» Supplied data:
· · · · · · ·
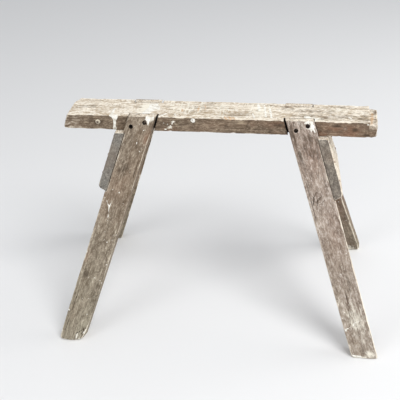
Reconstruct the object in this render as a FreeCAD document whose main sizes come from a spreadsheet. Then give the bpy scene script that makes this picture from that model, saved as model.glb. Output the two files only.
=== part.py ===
import FreeCAD, Part
import os
import re

import Sketcher

# A rigid carpenter's trestle (sawhorse). Millimetres, +Z up, +X along the beam.
# The origin is on the floor, under the middle of the trestle.
# Front is -Y, rear is +Y, left is -X and right is +X.
# A "drop" is a height measured downwards from the top of the trestle.

DIMENSIONS = {
    "trestle_height": 730,
    # top beam, lying flat; its left end is sawn aslant, its right end is askew in plan, with the rear
    # corner further out, and has lost a chip of its top
    "beam_length": 948,
    "beam_width": 121,
    "beam_depth": 50,
    "left_end_slant": 19,
    "right_end_skew": 12,
    "break_length": 28,
    "break_drop_front": 19,
    "break_drop_rear": 10,
    # legs: rake (to the front or rear) and splay (to the left or right) are travel per unit of drop,
    # and reach is from the middle of the trestle to the leg's centre line at the top
    "leg_width": 82,
    "leg_thick": 46,
    "leg_proud": 2.5,
    "rake": 0.3415,
    "splay_left": 0.351,
    "splay_right": 0.345,
    "reach_left": 237,
    "reach_right": 241.3,
    # housings in the sides of the beam, which hold the tops of the legs
    "housing_deep": 20,
    "housing_clear": 0.3,
    "housing_gap": 5.5,
    # gusset boards nailed across each pair of legs
    "gusset_thick": 30,
    "gusset_drop": 179,
    # leg screws: sink is the wide hole that the head lies in
    "sink_diameter": 13,
    "sink_floor": 60,
    "screw_head_diameter": 11,
    "screw_head_high": 3.5,
    "screw_diameter": 6,
    "screw_length": 50,
    "screw_tip": 8,
    "slot_wide": 1.4,
    "slot_deep": 1.6,
    "high_drop_left": 18.5,
    "high_shift_left": 13.5,
    "low_drop_left": 31,
    "low_shift_left": 24.5,
    "high_drop_right": 14,
    "high_shift_right": 19,
    "low_drop_right": 28,
    "low_shift_right": 20,
    # gusset nails
    "nail_head_diameter": 8,
    "nail_head_high": 1.2,
    "nail_diameter": 3.6,
    "nail_length": 65,
    "nail_tip": 6,
    "nail_first_drop": 78,
    "nail_pitch": 55,
    # two domed studs and a clout nail in the front of the beam
    "stud_across": 377,
    "stud_drop": 22,
    "stud_head_diameter": 15,
    "stud_head_high": 4,
    "stud_diameter": 8,
    "stud_length": 60,
    "stud_tip": 6,
    "clout_across": 81,
    "clout_drop": 9,
    "clout_head_diameter": 14,
    "clout_head_high": 2,
    "clout_diameter": 3,
    "clout_length": 30,
    "clout_tip": 5,
    # room round every shank and sunk head
    "fit": 0.1,
}

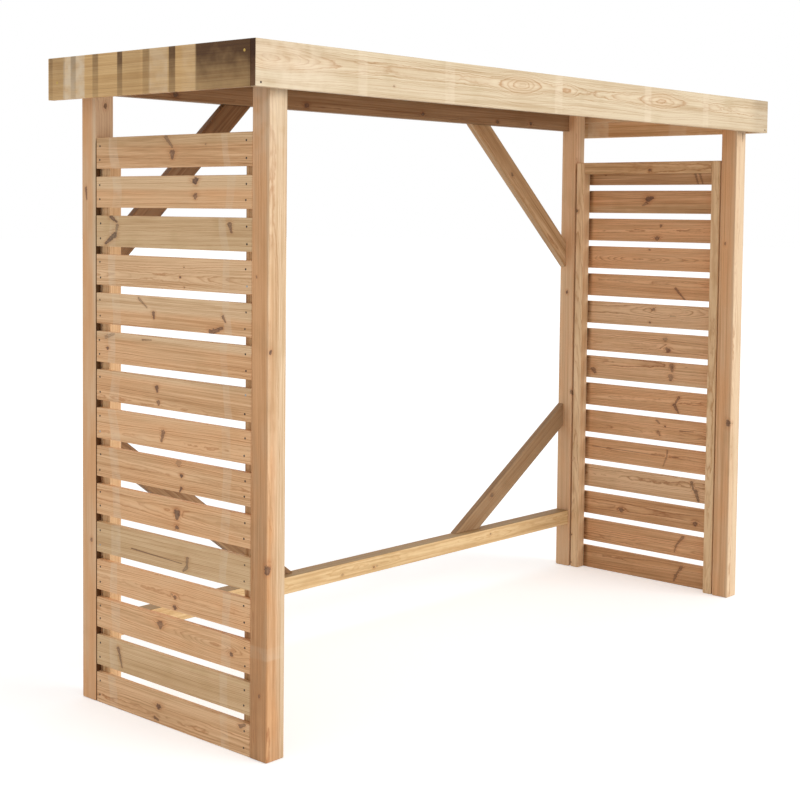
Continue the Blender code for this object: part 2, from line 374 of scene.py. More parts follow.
END_GRAIN_CAST = (*linear("#B4937A"), 1.0)
LATH_STAIN_AND_SHADE = (*linear("#6C5A43"), 1.0)
LATH_BLEACH_AND_PAINTED_LIGHT = (*linear("#F2DFC3"), 1.0)
KNOT_TRACES = ("Push", "Swell", "Heart", "Rim", "Shade")

# A knot's traces fade between these distances from its line or its rim, in radii
KNOT_FADES = {"Heart": (0.35, 1.40), "Rim": (0.05, 0.50), "Shade": (0.5, 3.6)}
KNOT_RIM_PLACE = 0.80
KNOT_ROUGHNESS = 1.9
KNOT_NEARNESS = 0.55

# How much narrower a knot is at its far end, how strongly it turns the grain aside and swells
# the rings, and how strongly its rim and its halo show
KNOT_TAPER = 0.5
KNOT_PUSH = -0.75
KNOT_SWELL = 0.7
RIM_STRENGTH = 0.70
HALO_STRENGTH = 0.55

# How the rings and the heartwood stray from circles, in metres
RING_WANDER = 0.014
RING_RIPPLE = 0.0050
HEARTWOOD_WANDER = 0.012

# How far the rings' widths differ, in rings, and how quickly; how dark latewood is at
# each share of a ring; and the factor and start of what it takes from its year and its patch
RING_UNEVENNESS = 2.2
RING_NOISE_SCALE = 0.35
RING_PROFILE = ((0.0, 0.15), (1.0, 0.15), (0.30, 0.0), (0.60, 0.35), (0.84, 1.0))
LATEWOOD_BY_YEAR = (0.7, 0.3)
LATEWOOD_BY_PATCH = (1.2, 0.3)

# How much heartwood shows beyond its edge, and what sapwood is counted down from
HEART_IN_SAPWOOD = 0.1
SAPWOOD_START = 1.15

# How much each noise lightens and darkens the board, and what the tone starts from
NOISE_LIGHT = {"streak": 1.00, "fibre": 0.30, "patch": 0.50, "band": 0.66}
LIGHT_START = -0.20

# Detail strength of the pine's noises
NOISE_ROUGHNESS = 0.55

# Roughness of the planed face, and what fibre, latewood and end grain add to it
PLANED_ROUGHNESS = 0.54
FIBRE_ROUGHNESS = 0.16
LATEWOOD_ROUGHNESS = -0.08
END_ROUGHNESS = 0.15

# Ranges of a noise or a height, and what they are turned to
LATH_PATCHES = (0.36, 0.60, 0.40, 1.10)
STAIN_OVER_HEIGHT = (-0.05, 0.05, 0.55, 1.22)
STAIN_PATCHES = (0.3, 0.7, 0.85, 1.12)
PINK_PATCHES = (0.30, 0.65, 0.6, 1.15)
GREEN_BLOTCHES = (0.55, 0.72, 0.0, 0.30)
GREEN_STREAKS = (0.32, 0.60, 0.5, 1.0)
DARK_IN_KNOT = (-0.12, 0.14, 0.10, 0.90)
GREEN_IN_KNOT = (0.42, 0.62, 0.0, 0.7)

# How far a face is turned to a direction, from where it starts to count to where it does in full
UPWARD_FACES = (0.5, 0.9)
TURNED_AGAINST = (-0.9, -0.5)
END_GRAIN_FACES = (0.55, 0.85)

# How softly the strip of painted shade beside the slats ends at its sides and at the top
STRIP_SOFTNESS = 0.001
STRIP_FADE = 0.02

# What latewood adds to the fibres' relief, what a knot's rim takes from it, and its strength
LATEWOOD_RELIEF = 0.45
RIM_RELIEF = -0.8
BUMP_STRENGTH = 0.7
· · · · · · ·
» Exercise brief: Every record shown above should be written out again exactly.

» Solved exercise:
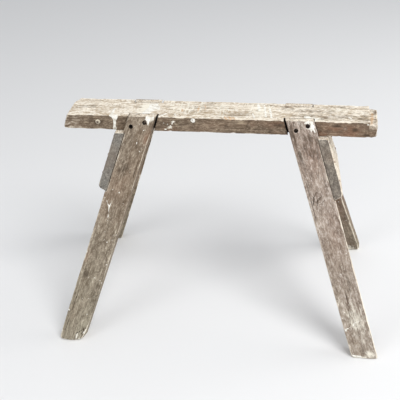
Reconstruct the object in this render as a FreeCAD document whose main sizes come from a spreadsheet. Then give the bpy scene script that makes this picture from that model, saved as model.glb. Output the two files only.
=== part.py ===
import FreeCAD, Part
import os
import re

import Sketcher

# A rigid carpenter's trestle (sawhorse). Millimetres, +Z up, +X along the beam.
# The origin is on the floor, under the middle of the trestle.
# Front is -Y, rear is +Y, left is -X and right is +X.
# A "drop" is a height measured downwards from the top of the trestle.

DIMENSIONS = {
    "trestle_height": 730,
    # top beam, lying flat; its left end is sawn aslant, its right end is askew in plan, with the rear
    # corner further out, and has lost a chip of its top
    "beam_length": 948,
    "beam_width": 121,
    "beam_depth": 50,
    "left_end_slant": 19,
    "right_end_skew": 12,
    "break_length": 28,
    "break_drop_front": 19,
    "break_drop_rear": 10,
    # legs: rake (to the front or rear) and splay (to the left or right) are travel per unit of drop,
    # and reach is from the middle of the trestle to the leg's centre line at the top
    "leg_width": 82,
    "leg_thick": 46,
    "leg_proud": 2.5,
    "rake": 0.3415,
    "splay_left": 0.351,
    "splay_right": 0.345,
    "reach_left": 237,
    "reach_right": 241.3,
    # housings in the sides of the beam, which hold the tops of the legs
    "housing_deep": 20,
    "housing_clear": 0.3,
    "housing_gap": 5.5,
    # gusset boards nailed across each pair of legs
    "gusset_thick": 30,
    "gusset_drop": 179,
    # leg screws: sink is the wide hole that the head lies in
    "sink_diameter": 13,
    "sink_floor": 60,
    "screw_head_diameter": 11,
    "screw_head_high": 3.5,
    "screw_diameter": 6,
    "screw_length": 50,
    "screw_tip": 8,
    "slot_wide": 1.4,
    "slot_deep": 1.6,
    "high_drop_left": 18.5,
    "high_shift_left": 13.5,
    "low_drop_left": 31,
    "low_shift_left": 24.5,
    "high_drop_right": 14,
    "high_shift_right": 19,
    "low_drop_right": 28,
    "low_shift_right": 20,
    # gusset nails
    "nail_head_diameter": 8,
    "nail_head_high": 1.2,
    "nail_diameter": 3.6,
    "nail_length": 65,
    "nail_tip": 6,
    "nail_first_drop": 78,
    "nail_pitch": 55,
    # two domed studs and a clout nail in the front of the beam
    "stud_across": 377,
    "stud_drop": 22,
    "stud_head_diameter": 15,
    "stud_head_high": 4,
    "stud_diameter": 8,
    "stud_length": 60,
    "stud_tip": 6,
    "clout_across": 81,
    "clout_drop": 9,
    "clout_head_diameter": 14,
    "clout_head_high": 2,
    "clout_diameter": 3,
    "clout_length": 30,
    "clout_tip": 5,
    # room round every shank and sunk head
    "fit": 0.1,
}

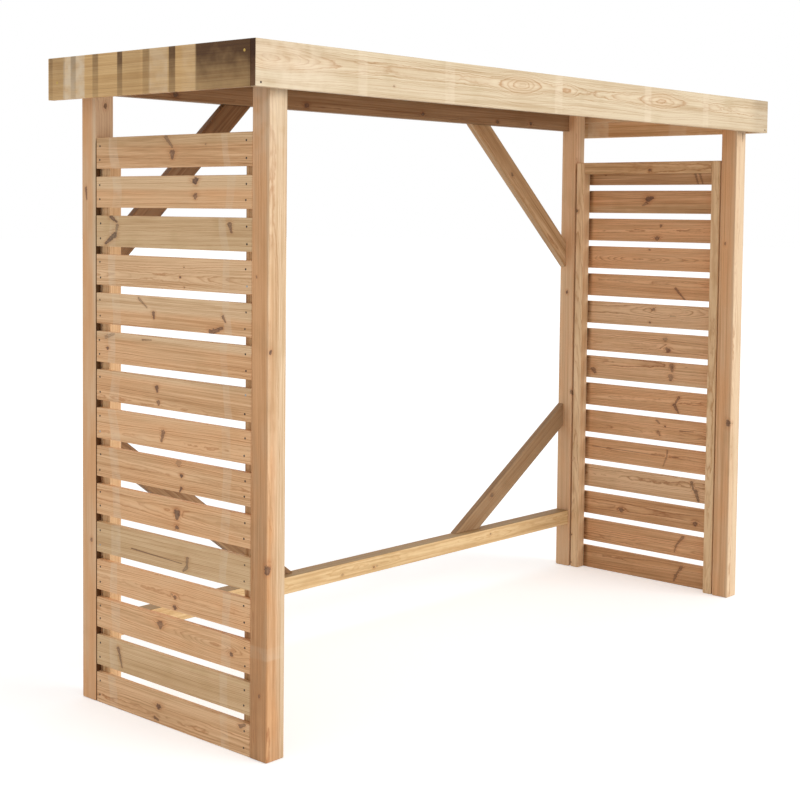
Continue the Blender code for this object: part 2, from line 374 of scene.py. More parts follow.
END_GRAIN_CAST = (*linear("#B4937A"), 1.0)
LATH_STAIN_AND_SHADE = (*linear("#6C5A43"), 1.0)
LATH_BLEACH_AND_PAINTED_LIGHT = (*linear("#F2DFC3"), 1.0)
KNOT_TRACES = ("Push", "Swell", "Heart", "Rim", "Shade")

# A knot's traces fade between these distances from its line or its rim, in radii
KNOT_FADES = {"Heart": (0.35, 1.40), "Rim": (0.05, 0.50), "Shade": (0.5, 3.6)}
KNOT_RIM_PLACE = 0.80
KNOT_ROUGHNESS = 1.9
KNOT_NEARNESS = 0.55

# How much narrower a knot is at its far end, how strongly it turns the grain aside and swells
# the rings, and how strongly its rim and its halo show
KNOT_TAPER = 0.5
KNOT_PUSH = -0.75
KNOT_SWELL = 0.7
RIM_STRENGTH = 0.70
HALO_STRENGTH = 0.55

# How the rings and the heartwood stray from circles, in metres
RING_WANDER = 0.014
RING_RIPPLE = 0.0050
HEARTWOOD_WANDER = 0.012

# How far the rings' widths differ, in rings, and how quickly; how dark latewood is at
# each share of a ring; and the factor and start of what it takes from its year and its patch
RING_UNEVENNESS = 2.2
RING_NOISE_SCALE = 0.35
RING_PROFILE = ((0.0, 0.15), (1.0, 0.15), (0.30, 0.0), (0.60, 0.35), (0.84, 1.0))
LATEWOOD_BY_YEAR = (0.7, 0.3)
LATEWOOD_BY_PATCH = (1.2, 0.3)

# How much heartwood shows beyond its edge, and what sapwood is counted down from
HEART_IN_SAPWOOD = 0.1
SAPWOOD_START = 1.15

# How much each noise lightens and darkens the board, and what the tone starts from
NOISE_LIGHT = {"streak": 1.00, "fibre": 0.30, "patch": 0.50, "band": 0.66}
LIGHT_START = -0.20

# Detail strength of the pine's noises
NOISE_ROUGHNESS = 0.55

# Roughness of the planed face, and what fibre, latewood and end grain add to it
PLANED_ROUGHNESS = 0.54
FIBRE_ROUGHNESS = 0.16
LATEWOOD_ROUGHNESS = -0.08
END_ROUGHNESS = 0.15

# Ranges of a noise or a height, and what they are turned to
LATH_PATCHES = (0.36, 0.60, 0.40, 1.10)
STAIN_OVER_HEIGHT = (-0.05, 0.05, 0.55, 1.22)
STAIN_PATCHES = (0.3, 0.7, 0.85, 1.12)
PINK_PATCHES = (0.30, 0.65, 0.6, 1.15)
GREEN_BLOTCHES = (0.55, 0.72, 0.0, 0.30)
GREEN_STREAKS = (0.32, 0.60, 0.5, 1.0)
DARK_IN_KNOT = (-0.12, 0.14, 0.10, 0.90)
GREEN_IN_KNOT = (0.42, 0.62, 0.0, 0.7)

# How far a face is turned to a direction, from where it starts to count to where it does in full
UPWARD_FACES = (0.5, 0.9)
TURNED_AGAINST = (-0.9, -0.5)
END_GRAIN_FACES = (0.55, 0.85)

# How softly the strip of painted shade beside the slats ends at its sides and at the top
STRIP_SOFTNESS = 0.001
STRIP_FADE = 0.02

# What latewood adds to the fibres' relief, what a knot's rim takes from it, and its strength
LATEWOOD_RELIEF = 0.45
RIM_RELIEF = -0.8
BUMP_STRENGTH = 0.7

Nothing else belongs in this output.